I am, but maybe not as much as other people. I can pick the little ones up with paper (usually only daddy long legs) so I can put them outside, but if it crawls too far up the paper or I drop it, I'll be scared because I don't want it to be on me. I won't turn the garage light on unless I can see the light switch with another light because I imagine it being covered by a big spider.

They are fun to watch in jars or snap lock bags, or through windows.


----------



## AllTheSame (Mar 19, 2016)

I don't like them, at all. I'm not afraid of creepy crawlies....for example, snakes really don't bother me, I had a friend in hs that had a huge Ball Python and I used to hold it. But something about spiders gets to me. I cannot stand them. I don't care if they keep the insect population under control, I don't care if they eat mosquitoes, flies. I don't care, I don't care, I don't care. I don't like them, at all. And it seems to be something that sort of runs in my family....arachnophobia? Idk lol.


----------



## nubly (Nov 2, 2006)

What is the difference between no and not really.


----------



## Kevin001 (Jan 2, 2015)

Not really unless it the size of my hand.


----------



## Darktower776 (Aug 16, 2013)

A little bit, yeah. The bigger the spider the more I don't like it.


----------



## Ai (Oct 13, 2012)

Kevin001 said:


> Not really unless it the size of my hand.





Darktower776 said:


> A little bit, yeah.

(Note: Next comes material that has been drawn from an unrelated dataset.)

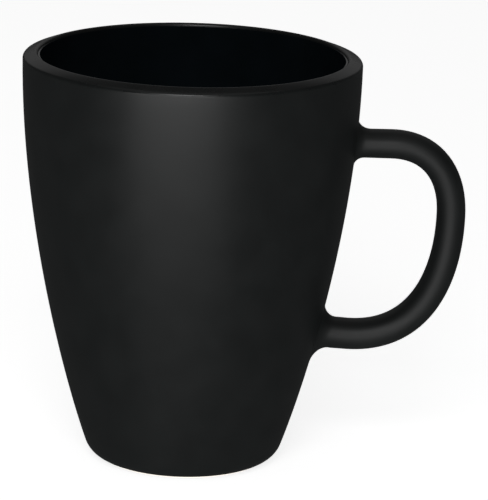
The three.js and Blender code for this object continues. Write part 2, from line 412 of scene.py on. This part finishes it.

The bigger the spider the more I don't like it.


Some of the most deadly spiders are actually quite small, though. Black Widows, for instance, are only about .5 to 1.5 inches long. They can **** you up. :X


----------



## eukz (Nov 3, 2013)

nubly said:


> What is the difference between no and not really.


I was just gonna ask that. I guess we'll just have to sum those two options...


----------



## tehuti88 (Jun 19, 2005)

I don't mind them, and kind of like them; they're like little beings that keep me company sometimes. I say hello to new ones I find and sometimes talk to them a bit if they hang around for a while. We've been getting cellar spiders lately and I always notice when there's a new one or when one has changed location. I really like the parson spiders that occasionally scurry through. And oh goodness, I ADORE the jumping spiders, though those are outdoor spiders and whenever I randomly find one in the house I try to put it back outside where it belongs. I'm always trying to coax them into jumping on my finger. :lol They're so cute.

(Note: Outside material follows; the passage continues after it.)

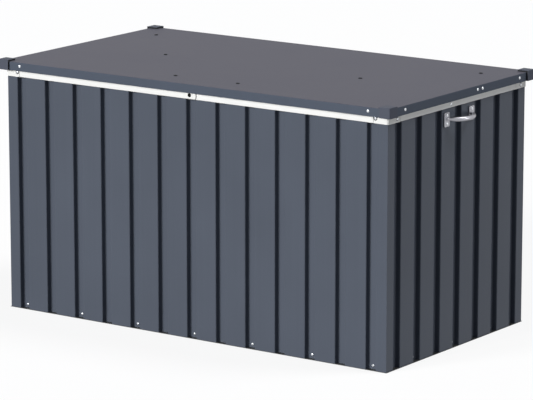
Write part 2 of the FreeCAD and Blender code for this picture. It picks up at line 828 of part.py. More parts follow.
nodes = {}
for side in SIDES:
    holes = body_screws + lower_hinge_screws
    nodes["wall_" + side] = drilled(wall(side), holes)
    nodes["base_rail_" + side] = drilled(base_rail(side), base_screws)
    nodes["top_rail_" + side] = drilled(top_rail(side), rail_screws + lower_hinge_screws)
nodes["wall_front"] = nodes["wall_front"].cut(lock_hole)
nodes["top_rail_front"] = nodes["top_rail_front"].cut(lock_hole)

for end, flip_x in (("right", False), ("left", True)):
    for face, flip_y in (("front", False), ("back", True)):
        corner_shapes = {"corner_post": corner_post(), "top_corner": top_corner(), "lid_cap": corner_cap()}
        for name, shape in corner_shapes.items():
            shape = mirrored_x(shape) if flip_x else shape
            shape = mirrored_y(shape) if flip_y else shape
            if name != "lid_cap":
                shape = drilled(shape, rail_screws)
            nodes[name + "_" + face + "_" + end] = shape

nodes["floor_right"] = floor_panel()
nodes["floor_left"] = mirrored_x(floor_panel())
nodes["floor_bearer"] = floor_bearer()

nodes["lid_panel"] = drilled(lid_panel(), flange_screws + top_screws + upper_hinge_screws)
nodes["lid_frame"] = drilled(lid_frame(), flange_screws + upper_hinge_screws)
nodes["lid_brace_right"] = drilled(lid_brace(), top_screws)
nodes["lid_brace_left"] = mirrored_x(nodes["lid_brace_right"])
nodes["lid_hook"] = lid_hook()
nodes["lid_buffers"] = lid_buffers()

lower_leaves = [drilled(lower_leaf(x), lower_hinge_screws) for x in hinge_centres]
upper_leaves = [drilled(upper_leaf(x), upper_hinge_screws) for x in hinge_centres]
pin_length = hinge_length + 2 * pin_overhang
pins = [rod((x - pin_length / 2, hinge_y, hinge_z), (1, 0, 0), pin_radius, pin_length) for x in hinge_centres]
nodes["hinge_lower_leaves"] = Part.makeCompound(lower_leaves)
nodes["hinge_upper_leaves"] = Part.makeCompound(upper_leaves)
nodes["hinge_pins"] = Part.makeCompound(pins)

nodes["lock_escutcheon"] = lock_escutcheon()
nodes["lock_housing"] = lock_housing()
nodes["lock_nut"] = lock_nut()
nodes["lock_barrel"] = lock_barrel()
nodes["lock_cam"] = lock_cam()
cam_back = (0, front_y + lock_end + rest_gap + cam_sheet, lock_z)
nodes["lock_cam_screw"] = screw(cam_back, (0, -1, 0), cam_shank_length)

nodes["handle_right"] = drilled(handle("right"), handle_screws)
nodes["handle_left"] = drilled(handle("left"), handle_screws)

right_strut = {
    "strut_tube": turned(strut_tube(), strut_angle, strut_foot_y, strut_foot_z),
    "strut_rod": turned(strut_rod(), strut_angle, strut_foot_y, strut_foot_z),
    "strut_foot_bracket": strut_foot(),
    "strut_head_bracket": drilled(strut_head(), flange_screws),
}
for name, shape in right_strut.items():
    nodes[name + "_right"] = shape
    nodes[name + "_left"] = mirrored_x(shape)

nodes["base_screws"] = screws(base_screws)
nodes["rail_screws"] = screws(rail_screws)
nodes["handle_screws"] = screws(handle_screws)
nodes["lid_top_screws"] = screws(top_screws, top_head_radius)
nodes["lid_flange_screws"] = screws(flange_screws)
nodes["hinge_lower_screws"] = screws(lower_hinge_screws)
nodes["hinge_upper_screws"] = screws(upper_hinge_screws)

# The strut's travel, for the record: how far it swings and lengthens as the lid opens
opening = math.radians(lid_opens_degrees)
arm_y, arm_z = strut_head_y - hinge_y, strut_head_z - hinge_z
open_y = hinge_y + arm_y * math.cos(opening) + arm_z * math.sin(opening)
open_z = hinge_z - arm_y * math.sin(opening) + arm_z * math.cos(opening)
open_angle = math.degrees(math.atan2(open_z - strut_foot_z, open_y - strut_foot_y))
open_length = math.hypot(open_y - strut_foot_y, open_z - strut_foot_z)
print("hinge axis y, z", hinge_y, hinge_z)
print("strut foot y, z", strut_foot_y, strut_foot_z, "line x", strut_x)
print("strut direction closed, open", strut_angle, open_angle, "length", strut_closed, open_length)

os.makedirs("parts", exist_ok=True)
for name, shape in nodes.items():
    shape.exportStep("parts/" + name + ".step")
    if not shape.isValid():
        print("not valid:", name)
print(len(nodes), "nodes")
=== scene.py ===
import bpy
import json
import math
from mathutils import Matrix, Vector

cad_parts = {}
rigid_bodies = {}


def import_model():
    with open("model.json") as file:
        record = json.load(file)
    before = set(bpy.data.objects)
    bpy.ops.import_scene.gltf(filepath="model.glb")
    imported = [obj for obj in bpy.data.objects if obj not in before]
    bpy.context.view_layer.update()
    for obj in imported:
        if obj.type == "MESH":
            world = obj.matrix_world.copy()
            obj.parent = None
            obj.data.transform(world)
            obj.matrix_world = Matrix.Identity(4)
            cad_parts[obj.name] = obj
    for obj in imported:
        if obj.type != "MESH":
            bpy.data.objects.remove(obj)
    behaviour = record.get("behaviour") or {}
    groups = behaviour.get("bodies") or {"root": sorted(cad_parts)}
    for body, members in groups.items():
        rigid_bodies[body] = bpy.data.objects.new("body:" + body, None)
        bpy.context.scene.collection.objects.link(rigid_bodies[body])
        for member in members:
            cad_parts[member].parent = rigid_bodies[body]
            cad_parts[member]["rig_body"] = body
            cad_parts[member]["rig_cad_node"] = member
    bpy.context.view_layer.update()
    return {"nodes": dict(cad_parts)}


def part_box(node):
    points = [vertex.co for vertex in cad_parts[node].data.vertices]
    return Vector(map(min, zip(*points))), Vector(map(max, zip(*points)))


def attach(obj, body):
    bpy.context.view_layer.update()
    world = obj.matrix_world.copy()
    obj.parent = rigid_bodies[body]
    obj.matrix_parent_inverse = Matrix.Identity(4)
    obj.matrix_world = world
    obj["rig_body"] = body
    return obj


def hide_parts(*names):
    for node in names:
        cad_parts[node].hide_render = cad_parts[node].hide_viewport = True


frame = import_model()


# The floor. A plain pale studio floor, matt, which keeps the box's soft shadow.
# It looks white to the camera without throwing that much light on the box.
def linear(colour):
    parts = [int(colour[i:i + 2], 16) / 255 for i in (0, 2, 4)]
    return [p / 12.92 if p <= 0.04045 else ((p + 0.055) / 1.055) ** 2.4 for p in parts] + [1]


def wire(material, node, inputs):
    for name, value in inputs.items():
        if isinstance(value, bpy.types.NodeSocket):
            material.node_tree.links.new(value, node.inputs[name])
        else:
            node.inputs[name].default_value = value
    return node


def add_node(material, kind, inputs={}, **settings):
    node = material.node_tree.nodes.new(kind)
    for name, value in settings.items():
        setattr(node, name, value)
    return wire(material, node, inputs)


def to_shader(material, **inputs):
    named = {key.replace("_", " "): value for key, value in inputs.items()}
    wire(material, material.node_tree.nodes["Principled BSDF"], named)


def finish(name, **inputs):
    material = bpy.data.materials.new(name)
    material.use_nodes = True
    to_shader(material, **inputs)
    return material


def seen_by_eye(owner):
    path = add_node(owner, "ShaderNodeLightPath")
    mirrored = add_node(owner, "ShaderNodeMath",
                        {0: path.outputs["Is Glossy Ray"], 1: path.outputs["Is Transmission Ray"]},
                        operation="MAXIMUM")
    seen = add_node(owner, "ShaderNodeMath",
                    {0: path.outputs["Is Camera Ray"], 1: mirrored.outputs[0]}, operation="MAXIMUM")
    return seen.outputs[0]


floor_reach = 60.0
floor_glow = 0.86

bpy.ops.object.select_all(action="DESELECT")
bpy.ops.mesh.primitive_plane_add(size=floor_reach)
floor = bpy.context.object
floor.name = "studio_floor"
matt_floor = finish("matt_studio_floor", Base_Color=linear("6e6e6e"), Roughness=1.0,
                    Specular_IOR_Level=0.0)
glow = add_node(matt_floor, "ShaderNodeMath", {0: seen_by_eye(matt_floor), 1: floor_glow},
                operation="MULTIPLY")
to_shader(matt_floor, Emission_Color=linear("ffffff"), Emission_Strength=glow.outputs[0])
floor.data.materials.append(matt_floor)


# The camera. It stands in front and to the right, a little above the lid, far
# off with a long lens, so that upright edges stay nearly parallel.
film_width = 36.0
lens_length = 233.13
camera_turn = math.radians(35.2493)
camera_rise = math.radians(12.1337)
camera_distance = 12.8407
camera_aside = 0.00882
camera_lift = 0.01237
aim = Vector((0, 0, 0.423))
far_clip = 200

back = Vector((math.sin(camera_turn) * math.cos(camera_rise),
               -math.cos(camera_turn) * math.cos(camera_rise), math.sin(camera_rise)))
right = Vector((math.cos(camera_turn), math.sin(camera_turn), 0))
above = back.cross(right)
bpy.ops.object.camera_add()
camera = bpy.context.object
camera.matrix_world = Matrix.Translation(
    aim + back * camera_distance + right * camera_aside + above * camera_lift
) @ Matrix((right, above, back)).transposed().to_4x4()
camera.data.sensor_width = film_width
camera.data.lens = lens_length
camera.data.clip_end = far_clip
bpy.context.scene.camera = camera


# Base rails, floor and corner posts. Galvanised sheet, folded to a Z, a swaged tray and an
# L; only the rails' lip shows under the walls. Dipping leaves a spangle of dull and bright
# crystals, 11 mm across, and the rails' foot is painted darker: painted shade under the walls.
mm = 0.001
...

My parents are kind of irked by how friendly I am to the spiders. They'd rather just kill all of them. And I have to admit, I hate running into their webs. :/

If they try to land on me or get on my bed I'll shoo them away, and if a bunch of babies hatch and end up crawling all over me/my stuff I might need to kill them  but I feel really lousy doing so. I go out of my way to save/relocate them when they're in an inconvenient place (such as the bathtub). I found a female cellar spider with a huge egg sac in my room and since I didn't want to end up with babies all over, I tried to catch/relocate her but she dropped to the floor and I lost sight of her...crud. ;_; And at the start of summer we were getting scads of harvestmen (not technically a spider, but most people assume they are) and there were just so many crawling out of the woodwork we had to start killing them. :/ I would be throwing like 5-6 of them out of my room each night. No clue what was going on.

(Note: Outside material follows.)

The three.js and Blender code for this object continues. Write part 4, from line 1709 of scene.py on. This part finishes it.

Granted, the spiders we have here are harmless and relatively small...if I were dealing with those freakish Australian spiders it'd probably be a different story. :afr


----------



## Kevin001 (Jan 2, 2015)

Ai said:


> Some of the most deadly spiders are actually quite small, though. Black Widows, for instance, are only about .5 to 1.5 inches long. They can **** you up. :X


I just kill them on the spot, if I get bit oh well.


----------



## a degree of freedom (Sep 28, 2011)

Technically, yes, though I feel it's more of a healthy mix of repulsion and murderous intent. I let my cat do the dirty work if it's at home and won't mind them if they're outside where they belong. Castle doctrine with justifiable arachnicide basically.


----------



## Ai (Oct 13, 2012)

nubly said:


> What is the difference between no and not really.





eukz said:


> I was just gonna ask that. I guess we'll just have to sum those two options...


I took "not really" to mean "kind of, but only under certain circumstances, etc." whereas I understood "no" to be a more distinct and hard denial. Like, "Nah, I completely don't mind them" vs "I mind them a little bit, but I'm not terrified," I suppose? :stu Not sure if that is entirely where the OP had been going with it or not... But that was my rationale in voting the way I did.


----------



## Niftyearlobe (Sep 14, 2016)

They only surprise me a little when I see them. The big fat ones creep me out though. Usually I just grab a piece of paper and put them outside. Far, far way outside.


Sent from my iPhone using Tapatalk


----------



## Persephone The Dread (Aug 28, 2010)

No but the UK ones are harmless and I kind of like them because they're 'dark,' if I lived somewhere where most spiders were venomous and could literally kill you I'd probably reconsider. Also I tend to move them from my room if I'm about to go to sleep.


----------



## Fangirl96 (Apr 13, 2015)

Hate them. Ugly disgusting creatures. It's not their fault, but they make me skin crawl so much. I usually trap them under a plant pot or something and force my mom to deal with it later, lol. But i will kill them myself with a fly swatter if i have to. But i will squeel and jump across the room the second i smack it. The worst is when they're on the ceiling. Can't predict where the f*****s will land when i murder them. What a hassle.


----------



## Humesday (Mar 6, 2016)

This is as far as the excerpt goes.